Stated task: Quote the records below word for word, please, from the very first line through the one that contains "coats depend on.", and nothing beyond it.

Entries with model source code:
⟨
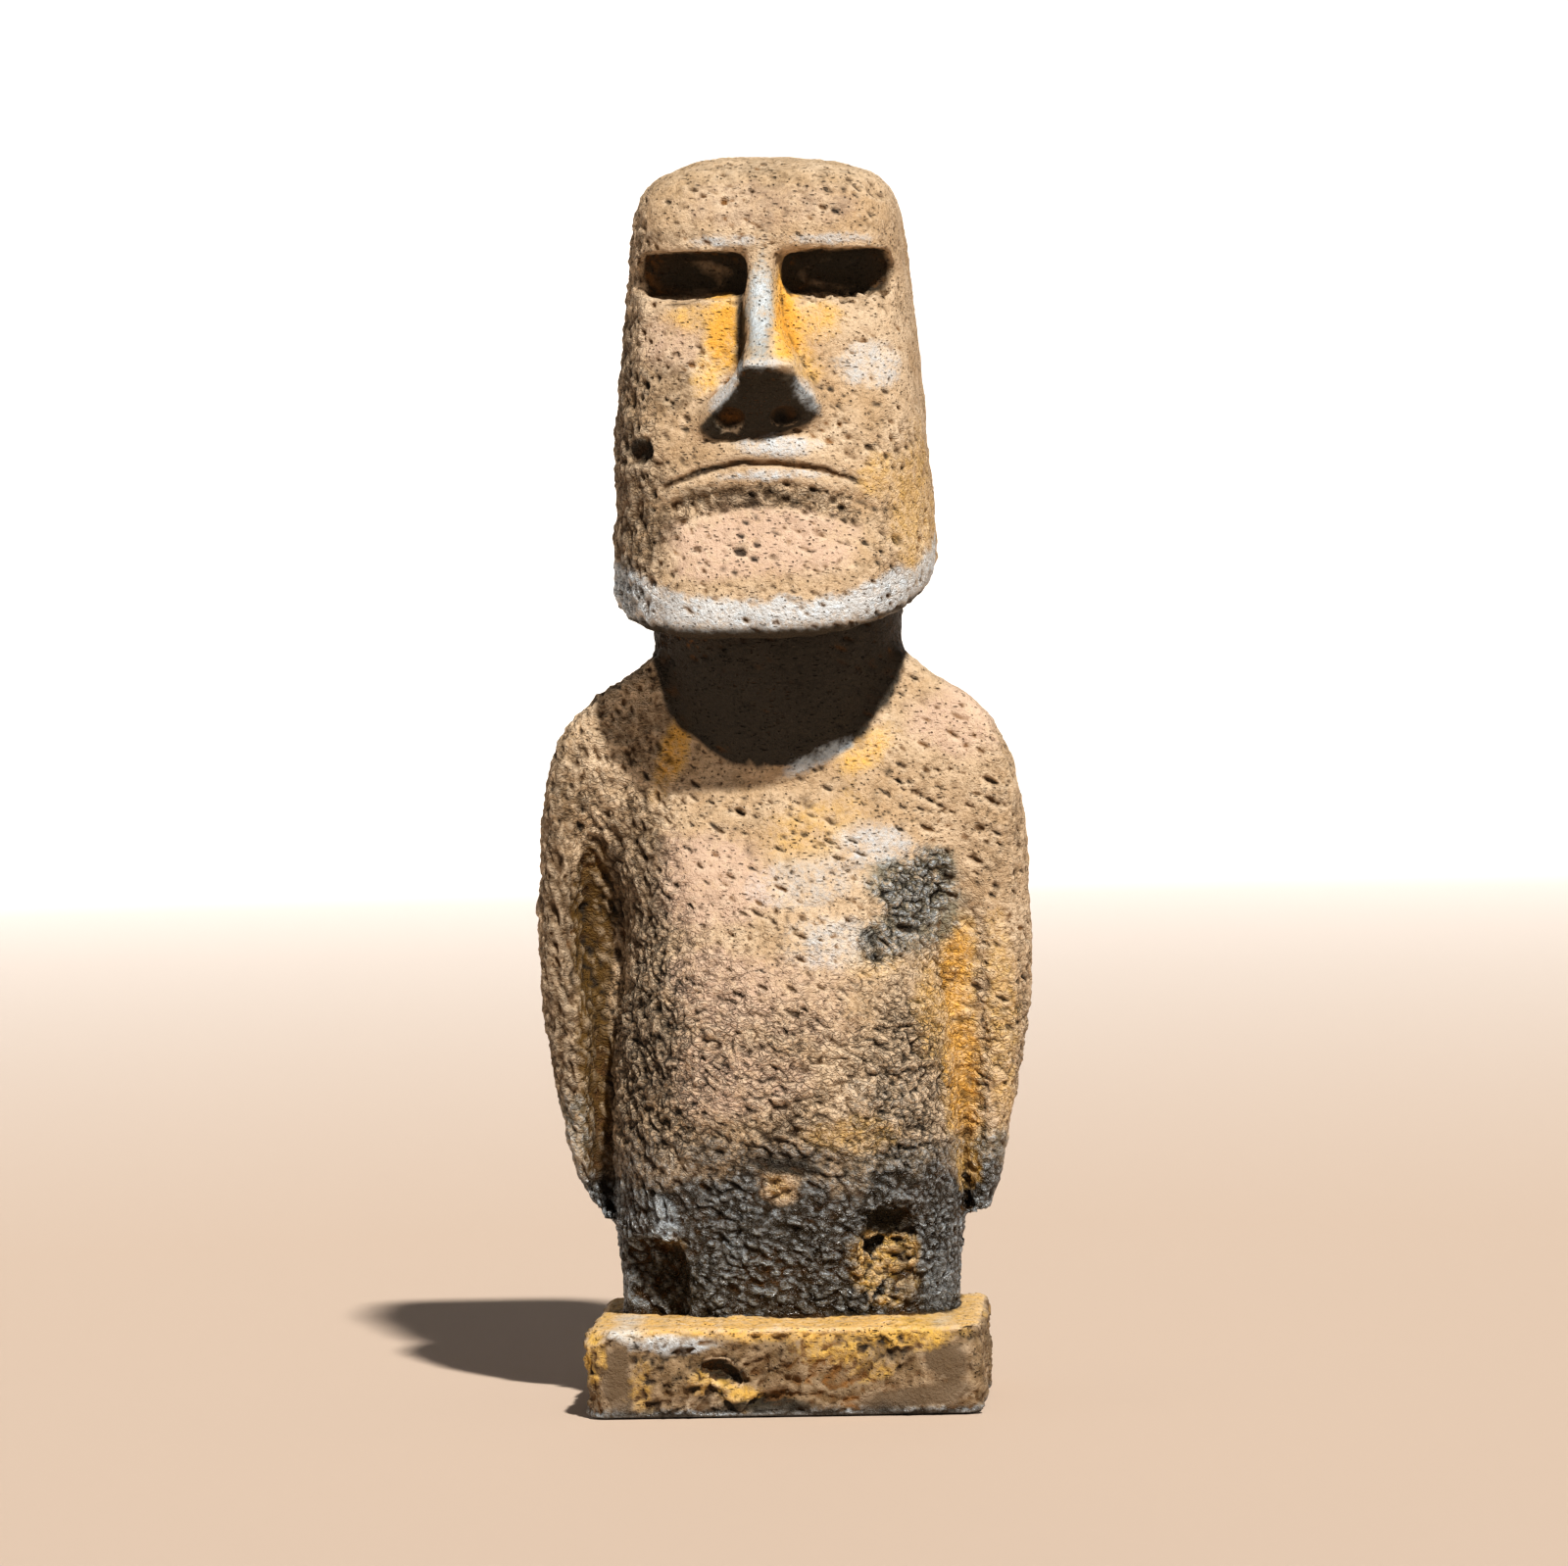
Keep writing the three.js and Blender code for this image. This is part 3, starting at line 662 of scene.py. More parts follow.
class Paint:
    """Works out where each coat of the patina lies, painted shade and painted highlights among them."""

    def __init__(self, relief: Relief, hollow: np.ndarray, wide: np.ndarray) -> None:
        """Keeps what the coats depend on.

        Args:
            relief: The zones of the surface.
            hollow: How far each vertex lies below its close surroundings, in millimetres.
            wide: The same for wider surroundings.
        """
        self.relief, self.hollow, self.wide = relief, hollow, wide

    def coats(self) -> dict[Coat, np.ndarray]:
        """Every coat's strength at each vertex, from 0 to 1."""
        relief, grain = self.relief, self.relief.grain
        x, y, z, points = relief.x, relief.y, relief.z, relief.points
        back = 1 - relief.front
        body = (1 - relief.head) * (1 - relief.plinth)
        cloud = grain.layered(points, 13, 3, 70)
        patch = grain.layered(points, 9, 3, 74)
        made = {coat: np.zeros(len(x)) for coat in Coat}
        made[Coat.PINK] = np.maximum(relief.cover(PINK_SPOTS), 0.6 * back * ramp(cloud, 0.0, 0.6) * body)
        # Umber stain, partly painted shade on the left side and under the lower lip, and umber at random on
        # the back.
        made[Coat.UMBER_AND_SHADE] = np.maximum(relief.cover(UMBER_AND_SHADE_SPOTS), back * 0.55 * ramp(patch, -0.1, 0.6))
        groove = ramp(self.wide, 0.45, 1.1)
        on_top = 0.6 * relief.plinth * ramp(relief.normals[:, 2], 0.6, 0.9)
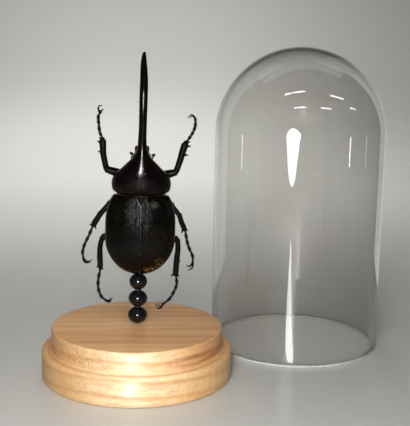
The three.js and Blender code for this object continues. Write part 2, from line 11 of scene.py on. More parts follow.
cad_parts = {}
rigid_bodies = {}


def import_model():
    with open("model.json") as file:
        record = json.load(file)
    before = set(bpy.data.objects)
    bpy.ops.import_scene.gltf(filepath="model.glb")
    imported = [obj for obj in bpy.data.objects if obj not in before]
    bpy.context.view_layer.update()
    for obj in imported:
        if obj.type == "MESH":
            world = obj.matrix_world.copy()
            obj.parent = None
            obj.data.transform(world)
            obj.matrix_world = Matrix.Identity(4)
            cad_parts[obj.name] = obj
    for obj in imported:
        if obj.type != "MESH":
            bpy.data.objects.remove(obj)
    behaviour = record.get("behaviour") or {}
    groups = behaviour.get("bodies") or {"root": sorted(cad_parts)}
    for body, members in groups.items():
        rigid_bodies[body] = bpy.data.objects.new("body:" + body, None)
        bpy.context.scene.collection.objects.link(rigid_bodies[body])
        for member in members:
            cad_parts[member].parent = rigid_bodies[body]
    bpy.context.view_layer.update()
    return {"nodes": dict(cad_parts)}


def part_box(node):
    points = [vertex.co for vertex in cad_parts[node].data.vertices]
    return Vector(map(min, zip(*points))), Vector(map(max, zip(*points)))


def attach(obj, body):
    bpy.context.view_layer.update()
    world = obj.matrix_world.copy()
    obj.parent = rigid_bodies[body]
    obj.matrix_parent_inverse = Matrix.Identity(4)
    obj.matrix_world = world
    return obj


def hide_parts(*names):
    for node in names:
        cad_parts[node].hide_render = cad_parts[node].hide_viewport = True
⟩
Completed task:
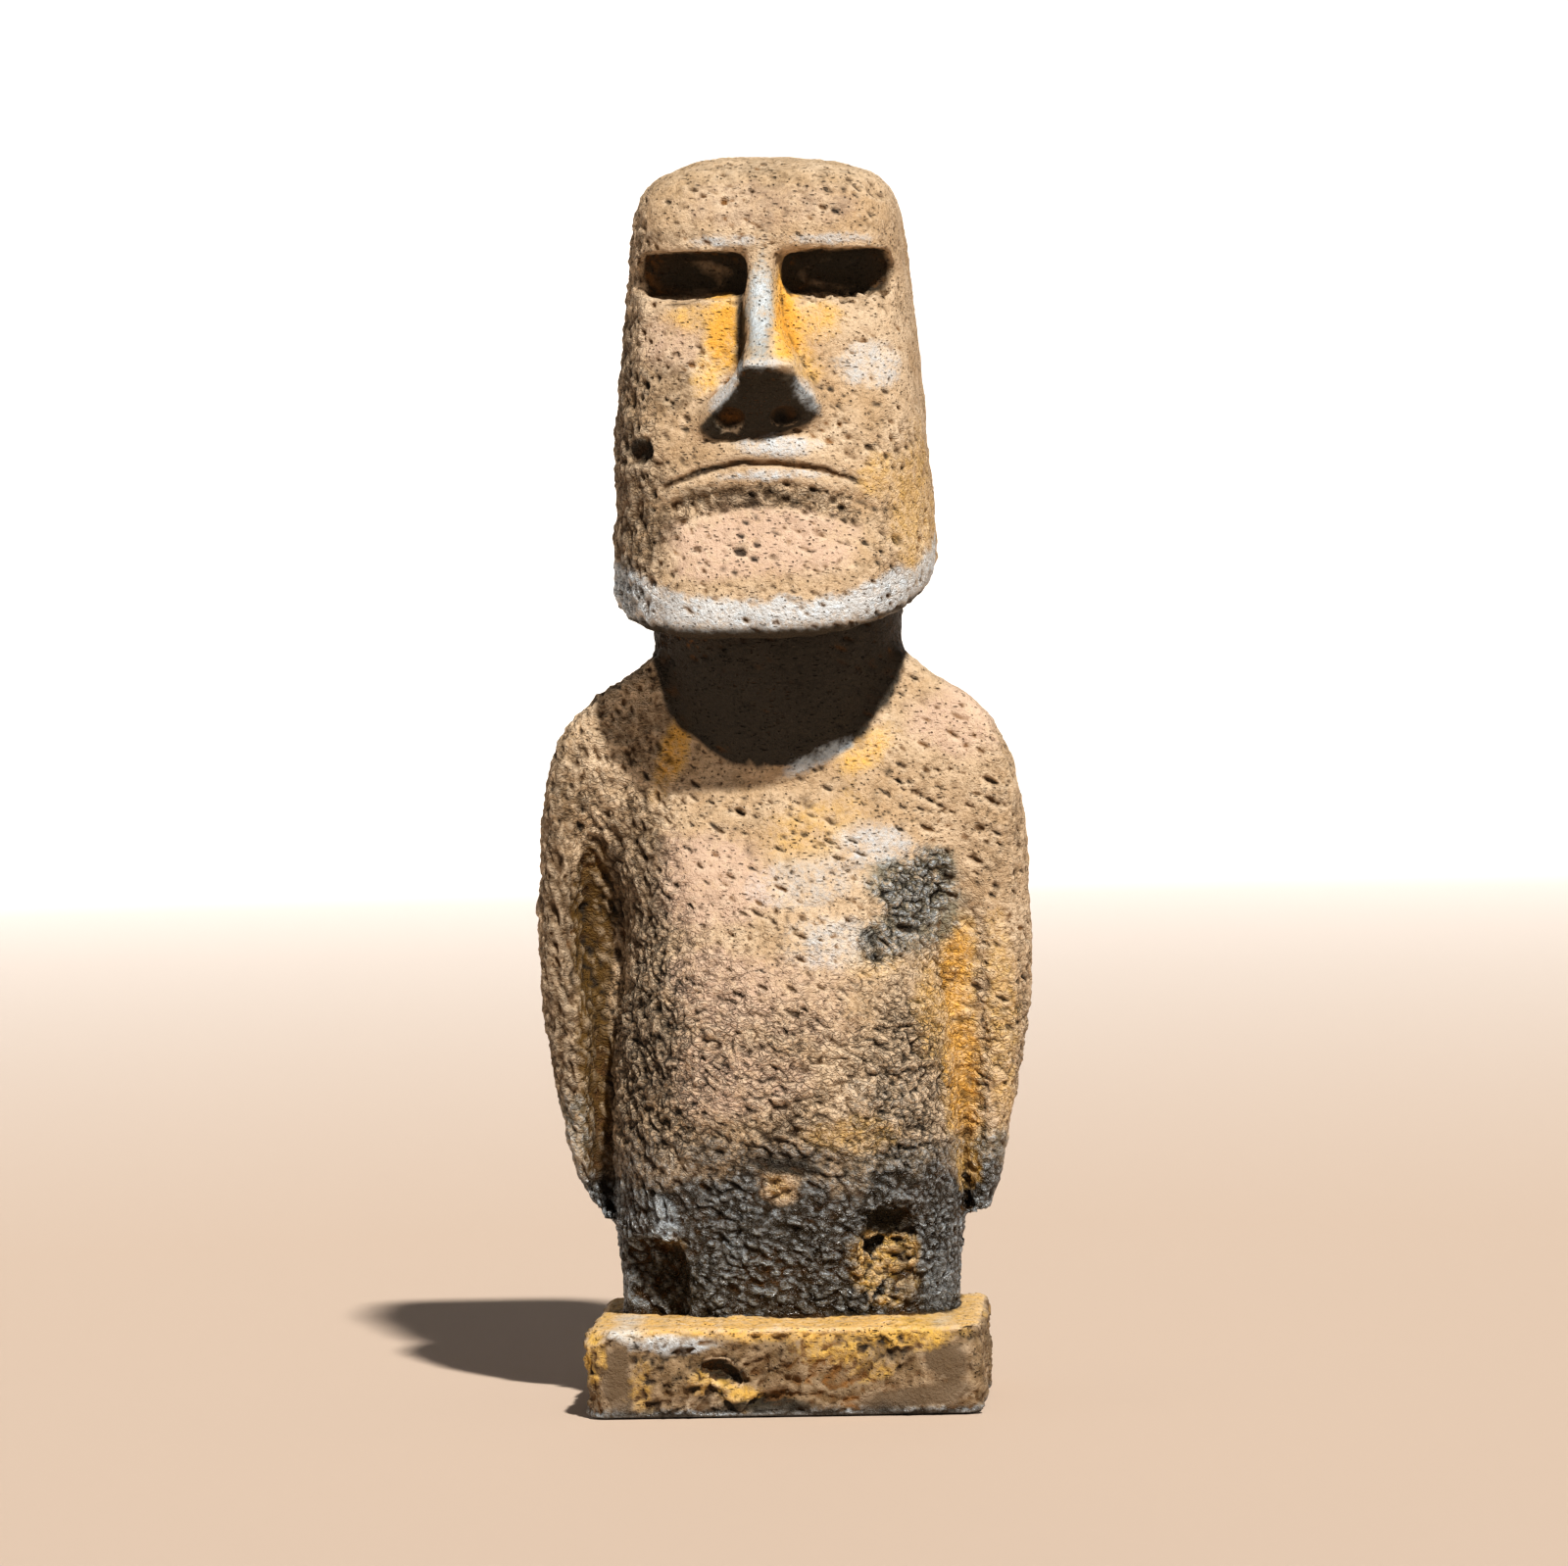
Keep writing the three.js and Blender code for this image. This is part 3, starting at line 662 of scene.py. More parts follow.
class Paint:
    """Works out where each coat of the patina lies, painted shade and painted highlights among them."""

    def __init__(self, relief: Relief, hollow: np.ndarray, wide: np.ndarray) -> None:
        """Keeps what the coats depend on.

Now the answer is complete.